Ma per diventare grandi, i più grandi nell’idea di Dieter Mateschitz e subalterni, bisogna allargare gli orizzonti. E le compagine. Ecco che in questi giorni è partita una campagna di recruiting massiccia che punta all’assunzione di nuovi tecnici. Alcuni dei quali, ormai è un fatto noto, arriveranno direttamente da Mercedes-AMG High Performance Powetrains. Sei ingegneri, che ovviamente osserveranno un lungo periodo di gardening (a Birxworth non sono sprovveduti), sono già stati cooptati. A nulla è servito il rilancio di Mercedes che avrebbe offerto ritocchi di stipendio molto interessanti. Ai quali Red Bull ha controreplicato con elargizioni irrinunciabili. Questo modello pare possa risultare vincente per altre 50 unità contattate da Horner e dai suoi facenti funzioni.
Toto Wolff non si dice preoccupato. Nelle passate settimane ha minimizzato “l’OPA” parlando di specialisti non di primissimo livello e che non conoscevano i segreti globali del V6 che sta imperversando da otto anni. Ancora, il team principal viennese ha spigato che il reparto powertrains conta su circa mille dipendenti. 50 defezioni sarebbero una cifra modesta, assolutamente gestibile. Quel che spaventa – e il rilancio economico lo dimostra – è che questi professionisti portano con sé delle notizie. Che potrebbero essere succulente se Red Bull riuscisse a mettere sotto contratto quell’Andy Cowell che l’anno scorso ha detto addio alla Stella a Tre Punte. Ipotesi smentita da più parti ma che resta in piedi. E fa tremare i polsi ai vertici di Stoccarda che speravano di poter allocare l’ingegnere britannico in altri settori di un’azienda all’avanguardia sulla tecnologia turbo-ibrida anche nel produzione stradale. Nulla da fare, Cowell si è preso una lunga pausa di riflessione che fa ritenere che stia ponderando offerte e progetti. E quello della Red Bull è oggettivamente stimolante.
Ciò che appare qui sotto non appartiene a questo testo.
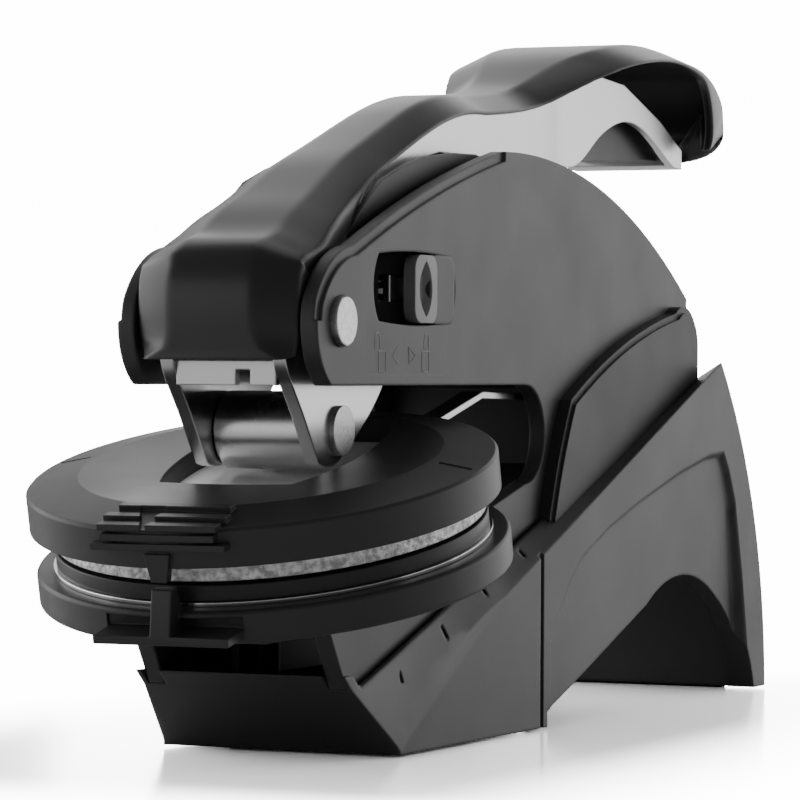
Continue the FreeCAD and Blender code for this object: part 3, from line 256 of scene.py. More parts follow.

Naturalmente il progressivo congelamento delle power unit mette a riparo Mercedes da contraccolpi di breve periodo. E’ più difficile travasare competenze se non c’è un reale margine di manovra. Ancora, anche se il settore motori non è propriamente inserito nei tetti di spesa del budget cap, non è immaginabile che Red Bull investa cifre esorbitanti e per di più a fondo perduto.
Il budget per definire l’operazione, a sentire Helmut Marko, sarà ben al di sotto dei 100 milioni di dollari. Una quota che non permette voli pindarici e che incontra, una volta tanto, la volontà di Mercedes e Ferrari sul calmierare i costi. Alla luce di queste considerazioni la campagna acquisti di Red Bull, che potrebbe anche toccare Maranello e Alpine, fa meno paura.
Milton Keynes sta creando la sua struttura e lo fa senza l’idea – e la possibilità finanziaria – di indebolire gli avversari. E’ ovvio che cerchi eccellenze e queste hanno nomi, cognomi e indirizzi ben precisi. E’ nell’ordine dei fatti andare a bussare innanzitutto a casa AMG. E in quest’ottica deve leggersi l’idea di non aver stretto alleanze con altri costruttori. Red Bull Powertrains sarà ciò che è stata Ilmor qualche tempo fa: una piattaforma per i team per raggiungere rapidamente il successo nel motorsport.
Ecco perché le paventate alleanze con Audi piuttosto che Porsche sono state rigettate al mittente ancor prima di essere state formalizzate. Ovviamente alla base di questa scelta c’è una precisa indicazione di Honda che, pur ritirandosi, concederà un lascito tecnologico importantissimo a Milton Keyns. Know-how che i giapponesi, gelosi ed orgogliosi del loro gioiellino a sei cilindri, non volevano finisse nelle mani della grande industria automobilistica di massa.
La creazione di un’unita che produca motori raccogliendo l’eredità pesante della Honda è una boccata d’ossigeno per la Formula Uno. Si rinverdisce un modello che ripercorre la strada tracciata anni addietro da Cosworth, Hart, Illmor, Mugen e via citando. In periodo di crisi sistemica, di scarsità di risorse e di mancanza di aziende interessate ad investire, l’idea di Horner è una speranza per l’intera categoria.
Se il congelamento tecnico serve anche a far crescere questa realtà allora va letto in chiave positiva. Una Formula Uno a tre motoristi avrebbe spento anche la sfida tecnica che, dal 2025 e in base a nuove norme tecniche, può ripartire più forte che mai. Se il modello Red Bull sarà efficace potrà essere lo stimolo per altri costruttori a buttarsi nella mischia. Perché dimostrerebbe che con un budget limitato e con la scelta delle giuste competenze è possibile competere ad alti livelli senza svenarsi. Ripagandosi gli sforzi col ritorno pubblicitario. Cosa nella quale Mercedes è stata maestra.